Вернулась довольно раздраженная.
— Вечно тебе звонят какие-то наглецы. Сейчас позвонил кто-то, назвал себя Шостаковичем… Почему к тебе прилипает столько проходимцев?
Звонок повторился.
Она подошла снова.
Из трубки раздался вежливый голос:
— Простите, мы с вами не знакомы, но это действительно Шостакович. Если хотите, запишите мой телефон и проверьте… Скажите пожалуйста, Евгений Александрович дома?
— Дома. Работает. Я его сейчас позову.
— Работает? Зачем же его отрывать?.. Я могу ему позвонить в любое другое время, когда ему будет удобно…
(В этом был весь Шостакович. Он понимал, что такое работа. Как непохожа тактичность истинного гения на бестактность некоторых молодых кандидатов в гении, врывающихся иногда в квартиру или на дачу с требованием немедленно прочесть их стихи и не обращающих даже внимания на то, что в твоей семье кто-то болен или ты по горло занят сам…)

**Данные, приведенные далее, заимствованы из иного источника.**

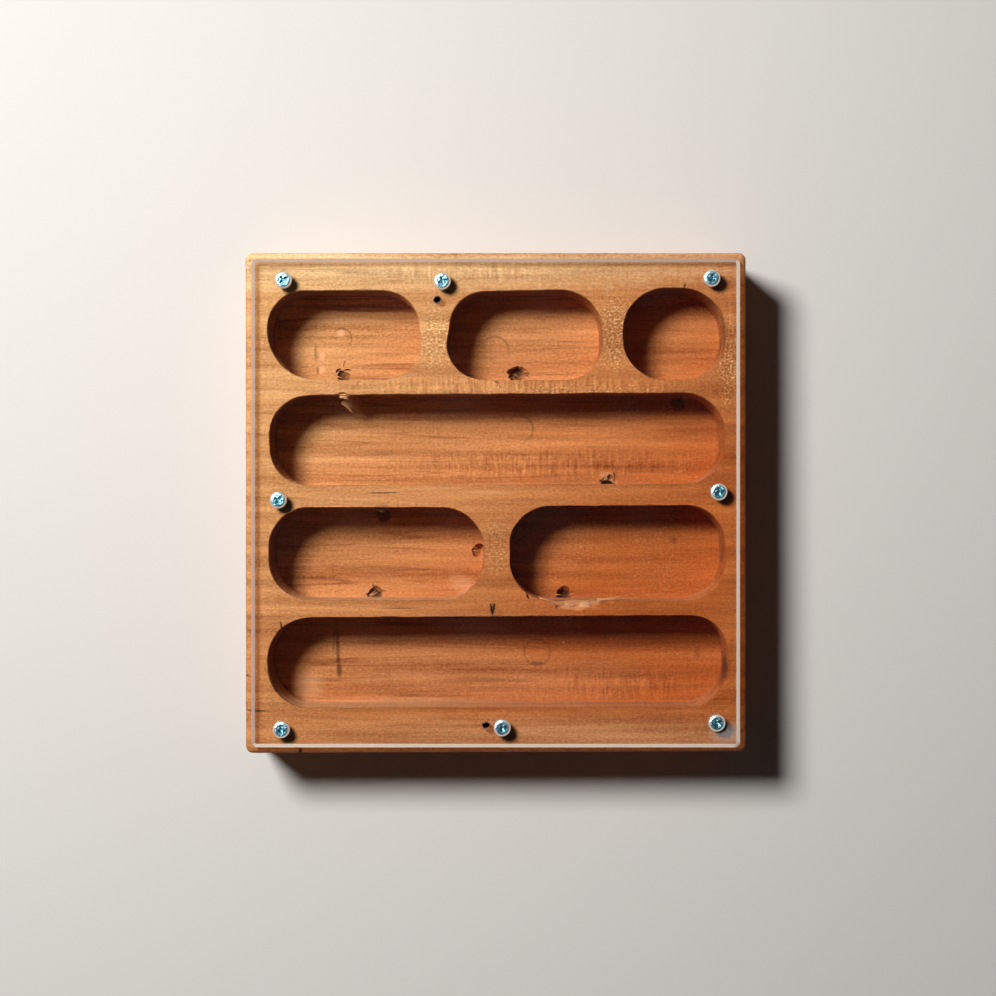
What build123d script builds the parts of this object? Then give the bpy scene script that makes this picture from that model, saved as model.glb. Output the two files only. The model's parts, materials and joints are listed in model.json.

Побледневшая жена протянула мне трубку на длинном шнуре, как драгоценность, и прошептала:
— Кажется, это действительно он…
Я был, конечно, тоже взволнован.
Шостакович разговаривал со мной смущенно и сбивчиво, в своей старомодно вежливой манере:
— Дорогой Евгений Александрович, я прочитал ваше стихотворение «Бабий Яр», и оно глубочайше тронуло меня. Не будете ли вы так добры и не дадите ли ваше милостивое разрешение сочинить на эти стихи одну… одну… я даже не знаю, как выразиться… одну штуку…
— Конечно… разумеется… Я буду только счастлив… — что-то невразумительно лепетал я.
— О, как я благодарен вам за ваше любезное разрешение… — продолжал Шостакович. — А вы не могли бы приехать ко мне сейчас? Эта штука… эта штука… ну, в общем, она уже готова…
Нечего и говорить, что мы с женой немедленно поехали к
нему. Он проиграл нам и спел только что законченную вокальносимфоническую поэму «Бабий Яр».
Потом он сказал:
— Вы знаете — я чувствую, что это надо расширить, углубить. Когда-то я написал одно произведение о страхах… О наших страхах, отечественных… А мою музыку стали интерпретировать, перенося весь акцент на гитлеровскую Германию. У вас нет еще каких-нибудь других стихов — например, о страхах? Для меня ведь это уникальная возможность высказаться не только при помощи музыки, а при помощи ваших стихов тоже. Тогда уже никто не сможет приписывать моей музыке совсем иной смысл…
Я подарил ему мою книжку «Взмах руки», а вскоре написал стихи «Страхи», к сожалению изуродованные цензурой в журнале «Москва», из-за чего две плохие строфы, до сих пор мучающие меня, попали в руки Шостаковича, да так и остались в его гениальной музыке, хотя в книжных изданиях я их беспощадно выбрасываю.
Бывшая вокально-симфоническая поэма неостановимо начала разрастаться в симфонию. 5 июля Шостакович закончил «Юмор». 9 июля — «В магазине». 16 июля — «Страхи». 20 июля — «Карьеру».